◆ **Items**
==============================

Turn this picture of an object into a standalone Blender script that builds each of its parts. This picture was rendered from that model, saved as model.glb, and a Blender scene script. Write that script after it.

==============================

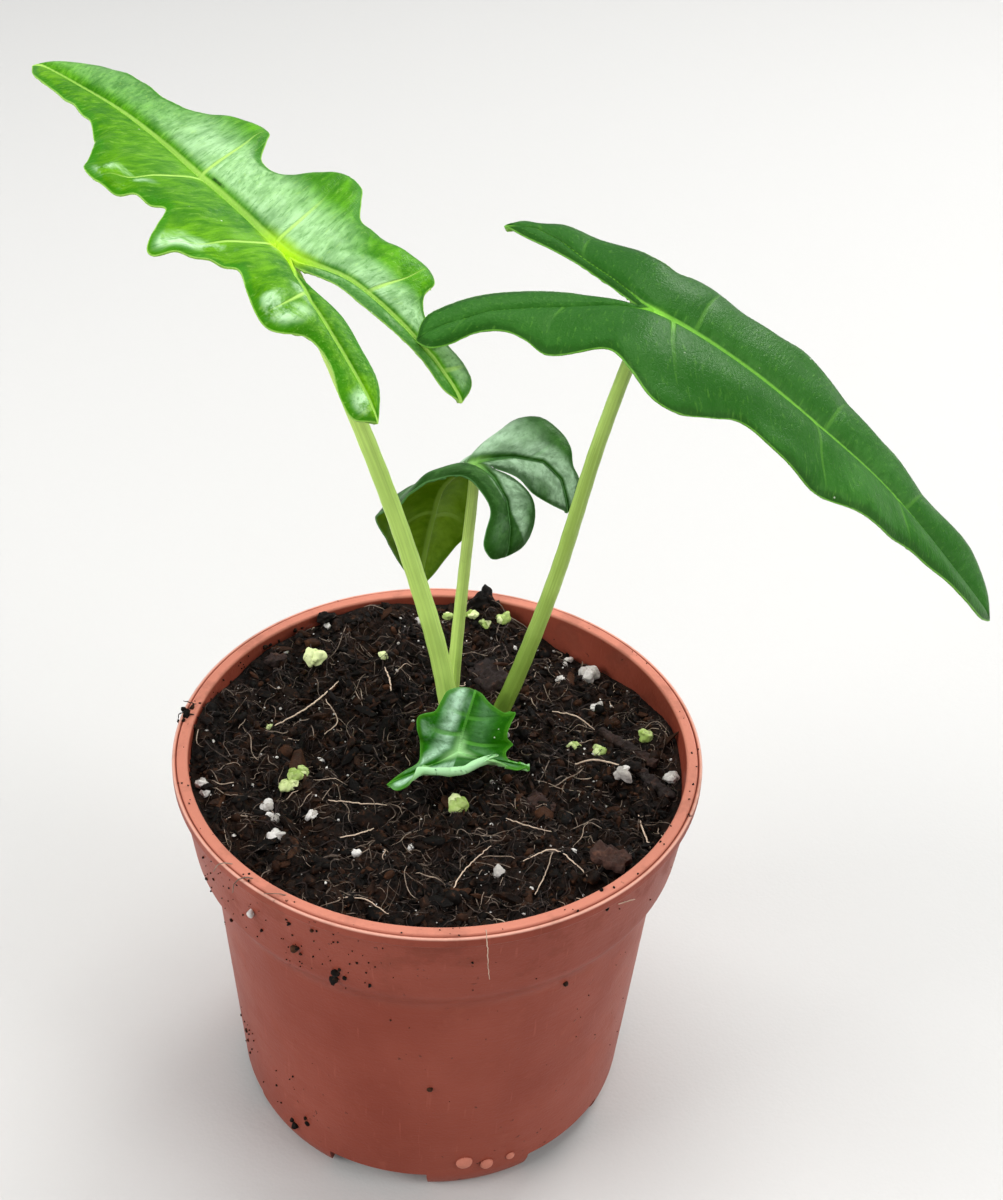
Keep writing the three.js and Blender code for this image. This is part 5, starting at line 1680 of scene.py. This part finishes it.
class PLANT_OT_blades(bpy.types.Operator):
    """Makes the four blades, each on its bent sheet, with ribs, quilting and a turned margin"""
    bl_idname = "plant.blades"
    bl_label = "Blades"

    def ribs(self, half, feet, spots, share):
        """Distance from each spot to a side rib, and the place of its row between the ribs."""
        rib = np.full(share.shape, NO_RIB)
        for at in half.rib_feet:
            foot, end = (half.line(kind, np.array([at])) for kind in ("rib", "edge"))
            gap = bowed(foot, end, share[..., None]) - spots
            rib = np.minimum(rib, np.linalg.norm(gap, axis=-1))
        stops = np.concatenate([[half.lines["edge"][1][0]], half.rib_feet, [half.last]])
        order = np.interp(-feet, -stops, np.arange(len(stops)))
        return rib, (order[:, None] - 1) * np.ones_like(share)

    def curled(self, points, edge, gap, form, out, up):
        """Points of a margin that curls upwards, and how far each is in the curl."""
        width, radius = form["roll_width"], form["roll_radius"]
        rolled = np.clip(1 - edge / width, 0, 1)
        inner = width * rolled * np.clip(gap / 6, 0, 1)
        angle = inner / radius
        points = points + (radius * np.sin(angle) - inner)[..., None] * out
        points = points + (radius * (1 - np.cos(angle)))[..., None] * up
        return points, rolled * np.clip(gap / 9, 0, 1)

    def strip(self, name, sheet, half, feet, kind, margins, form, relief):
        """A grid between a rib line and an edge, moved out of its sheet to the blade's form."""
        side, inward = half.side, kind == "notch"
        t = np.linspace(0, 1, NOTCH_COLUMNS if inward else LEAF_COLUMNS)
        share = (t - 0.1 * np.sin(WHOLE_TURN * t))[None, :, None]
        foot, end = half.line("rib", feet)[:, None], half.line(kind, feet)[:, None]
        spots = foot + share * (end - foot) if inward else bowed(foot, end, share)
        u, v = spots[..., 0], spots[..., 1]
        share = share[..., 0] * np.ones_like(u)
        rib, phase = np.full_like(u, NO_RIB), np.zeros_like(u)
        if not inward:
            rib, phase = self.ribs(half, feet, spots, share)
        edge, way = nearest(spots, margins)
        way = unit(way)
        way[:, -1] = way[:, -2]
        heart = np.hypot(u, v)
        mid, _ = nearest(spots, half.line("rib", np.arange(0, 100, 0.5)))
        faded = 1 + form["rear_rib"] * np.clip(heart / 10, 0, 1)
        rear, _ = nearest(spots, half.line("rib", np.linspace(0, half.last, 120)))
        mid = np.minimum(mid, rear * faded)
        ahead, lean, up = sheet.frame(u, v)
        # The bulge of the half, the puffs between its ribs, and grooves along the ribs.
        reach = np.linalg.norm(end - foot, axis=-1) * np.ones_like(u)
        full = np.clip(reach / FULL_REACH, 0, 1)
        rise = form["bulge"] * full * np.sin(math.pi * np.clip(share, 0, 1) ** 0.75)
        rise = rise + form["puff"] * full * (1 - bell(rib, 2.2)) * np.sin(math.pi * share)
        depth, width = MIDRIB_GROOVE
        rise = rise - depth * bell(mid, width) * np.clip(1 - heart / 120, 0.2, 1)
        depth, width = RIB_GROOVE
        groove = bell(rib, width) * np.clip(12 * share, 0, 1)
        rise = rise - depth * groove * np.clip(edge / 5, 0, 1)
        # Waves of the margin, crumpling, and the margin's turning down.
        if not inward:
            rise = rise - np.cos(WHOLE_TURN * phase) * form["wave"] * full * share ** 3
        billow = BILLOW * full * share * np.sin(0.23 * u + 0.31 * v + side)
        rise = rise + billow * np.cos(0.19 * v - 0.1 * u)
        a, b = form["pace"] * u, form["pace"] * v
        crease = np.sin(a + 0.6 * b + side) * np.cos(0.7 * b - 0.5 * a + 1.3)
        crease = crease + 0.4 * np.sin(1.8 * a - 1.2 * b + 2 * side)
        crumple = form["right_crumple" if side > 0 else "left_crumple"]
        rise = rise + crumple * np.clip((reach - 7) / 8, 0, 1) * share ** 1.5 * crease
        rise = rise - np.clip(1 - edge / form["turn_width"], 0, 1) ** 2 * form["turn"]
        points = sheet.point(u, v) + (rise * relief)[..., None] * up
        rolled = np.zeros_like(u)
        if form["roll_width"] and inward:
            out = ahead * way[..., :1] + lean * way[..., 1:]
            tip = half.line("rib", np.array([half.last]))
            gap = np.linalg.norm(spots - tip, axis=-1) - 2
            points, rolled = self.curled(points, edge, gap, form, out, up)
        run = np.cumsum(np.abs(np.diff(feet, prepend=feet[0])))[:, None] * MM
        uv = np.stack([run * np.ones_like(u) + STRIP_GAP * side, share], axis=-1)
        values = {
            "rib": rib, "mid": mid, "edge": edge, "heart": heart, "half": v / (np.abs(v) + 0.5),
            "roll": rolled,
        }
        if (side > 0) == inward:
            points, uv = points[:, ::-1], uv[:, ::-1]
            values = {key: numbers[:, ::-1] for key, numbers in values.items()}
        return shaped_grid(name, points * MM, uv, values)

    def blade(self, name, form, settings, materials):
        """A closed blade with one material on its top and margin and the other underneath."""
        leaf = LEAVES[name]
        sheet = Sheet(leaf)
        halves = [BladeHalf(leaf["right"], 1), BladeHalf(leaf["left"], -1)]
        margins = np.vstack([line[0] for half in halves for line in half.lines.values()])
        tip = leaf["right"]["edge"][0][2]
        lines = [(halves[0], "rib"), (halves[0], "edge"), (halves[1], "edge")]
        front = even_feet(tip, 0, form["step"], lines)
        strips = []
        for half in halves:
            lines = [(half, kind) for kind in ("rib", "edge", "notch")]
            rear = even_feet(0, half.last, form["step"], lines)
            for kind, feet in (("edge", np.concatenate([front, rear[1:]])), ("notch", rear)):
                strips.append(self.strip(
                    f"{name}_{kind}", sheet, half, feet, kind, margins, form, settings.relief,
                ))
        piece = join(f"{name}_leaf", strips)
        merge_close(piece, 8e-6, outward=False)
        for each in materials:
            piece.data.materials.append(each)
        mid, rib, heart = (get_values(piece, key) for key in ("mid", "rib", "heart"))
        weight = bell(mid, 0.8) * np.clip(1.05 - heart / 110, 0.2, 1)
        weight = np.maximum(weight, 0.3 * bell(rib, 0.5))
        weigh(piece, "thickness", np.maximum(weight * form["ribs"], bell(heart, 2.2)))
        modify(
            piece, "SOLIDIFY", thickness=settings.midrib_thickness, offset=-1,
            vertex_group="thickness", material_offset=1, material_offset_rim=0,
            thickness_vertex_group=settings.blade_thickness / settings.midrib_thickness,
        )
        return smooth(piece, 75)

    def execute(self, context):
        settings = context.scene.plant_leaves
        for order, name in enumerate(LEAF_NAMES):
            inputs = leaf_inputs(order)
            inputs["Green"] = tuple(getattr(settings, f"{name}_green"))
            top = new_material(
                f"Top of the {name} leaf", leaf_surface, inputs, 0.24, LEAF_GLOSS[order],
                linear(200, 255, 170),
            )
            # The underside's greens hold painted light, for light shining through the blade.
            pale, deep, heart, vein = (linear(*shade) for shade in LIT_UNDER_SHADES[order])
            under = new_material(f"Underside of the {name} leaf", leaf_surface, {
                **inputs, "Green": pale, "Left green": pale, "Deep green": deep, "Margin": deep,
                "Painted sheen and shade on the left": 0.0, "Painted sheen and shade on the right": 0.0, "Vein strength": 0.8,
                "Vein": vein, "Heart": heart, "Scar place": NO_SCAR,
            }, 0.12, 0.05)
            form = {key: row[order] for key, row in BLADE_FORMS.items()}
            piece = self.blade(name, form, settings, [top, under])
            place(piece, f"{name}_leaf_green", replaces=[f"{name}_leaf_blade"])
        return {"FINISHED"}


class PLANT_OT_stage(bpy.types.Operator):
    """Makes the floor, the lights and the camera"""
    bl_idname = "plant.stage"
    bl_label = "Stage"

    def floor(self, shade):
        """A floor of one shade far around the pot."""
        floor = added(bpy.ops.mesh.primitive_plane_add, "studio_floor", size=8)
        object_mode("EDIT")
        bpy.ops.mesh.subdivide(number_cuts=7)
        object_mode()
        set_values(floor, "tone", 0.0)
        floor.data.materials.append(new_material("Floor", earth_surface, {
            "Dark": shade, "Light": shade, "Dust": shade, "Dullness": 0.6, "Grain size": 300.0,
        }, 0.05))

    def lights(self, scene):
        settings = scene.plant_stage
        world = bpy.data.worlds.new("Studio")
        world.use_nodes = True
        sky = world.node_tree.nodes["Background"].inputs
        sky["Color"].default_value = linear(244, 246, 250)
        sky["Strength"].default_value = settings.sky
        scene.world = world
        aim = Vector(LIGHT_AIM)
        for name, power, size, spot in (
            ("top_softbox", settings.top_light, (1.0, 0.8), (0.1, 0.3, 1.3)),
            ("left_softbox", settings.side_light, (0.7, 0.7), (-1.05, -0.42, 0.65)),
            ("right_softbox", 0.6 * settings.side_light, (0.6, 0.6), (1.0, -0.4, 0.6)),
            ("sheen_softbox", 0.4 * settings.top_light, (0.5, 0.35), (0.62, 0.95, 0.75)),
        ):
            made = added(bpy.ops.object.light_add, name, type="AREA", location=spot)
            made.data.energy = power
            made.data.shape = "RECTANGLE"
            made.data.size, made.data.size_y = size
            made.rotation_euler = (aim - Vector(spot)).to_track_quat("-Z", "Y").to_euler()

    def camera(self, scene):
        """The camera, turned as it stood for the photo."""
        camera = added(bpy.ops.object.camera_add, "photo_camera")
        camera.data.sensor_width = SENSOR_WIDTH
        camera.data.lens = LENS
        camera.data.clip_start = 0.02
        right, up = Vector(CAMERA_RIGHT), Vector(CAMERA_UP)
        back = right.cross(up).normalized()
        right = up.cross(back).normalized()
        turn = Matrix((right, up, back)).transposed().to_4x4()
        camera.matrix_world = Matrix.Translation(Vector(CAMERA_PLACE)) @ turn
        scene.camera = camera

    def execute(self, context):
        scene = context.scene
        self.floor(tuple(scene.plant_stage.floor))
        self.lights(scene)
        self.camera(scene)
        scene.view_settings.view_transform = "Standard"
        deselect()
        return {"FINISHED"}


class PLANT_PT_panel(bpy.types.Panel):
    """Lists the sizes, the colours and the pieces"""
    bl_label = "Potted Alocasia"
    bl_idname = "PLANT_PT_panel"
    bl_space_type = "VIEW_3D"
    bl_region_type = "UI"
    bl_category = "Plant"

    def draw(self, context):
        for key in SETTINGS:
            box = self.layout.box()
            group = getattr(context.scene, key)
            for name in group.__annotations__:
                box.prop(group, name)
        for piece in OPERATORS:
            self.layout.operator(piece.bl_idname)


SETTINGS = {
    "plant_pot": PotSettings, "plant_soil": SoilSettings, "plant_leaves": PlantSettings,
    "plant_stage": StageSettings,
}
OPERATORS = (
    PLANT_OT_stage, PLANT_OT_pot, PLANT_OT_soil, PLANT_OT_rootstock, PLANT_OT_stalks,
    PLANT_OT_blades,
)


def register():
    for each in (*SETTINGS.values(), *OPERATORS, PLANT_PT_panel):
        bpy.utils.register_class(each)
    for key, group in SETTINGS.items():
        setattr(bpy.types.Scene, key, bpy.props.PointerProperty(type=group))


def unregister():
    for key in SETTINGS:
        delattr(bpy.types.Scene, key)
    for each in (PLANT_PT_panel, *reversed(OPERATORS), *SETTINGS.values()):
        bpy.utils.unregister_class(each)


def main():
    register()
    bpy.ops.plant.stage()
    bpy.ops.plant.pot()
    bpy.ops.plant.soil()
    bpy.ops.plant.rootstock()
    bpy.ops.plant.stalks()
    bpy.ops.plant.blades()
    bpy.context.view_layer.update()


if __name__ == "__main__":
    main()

==============================

Pick out the lines containing the word "that" and show them.

◆ **Answer in full**
Turn this picture of an object into a standalone Blender script that builds each of its parts. This picture was rendered from that model, saved as model.glb, and a Blender scene script. Write that script after it.
        """Points of a margin that curls upwards, and how far each is in the curl."""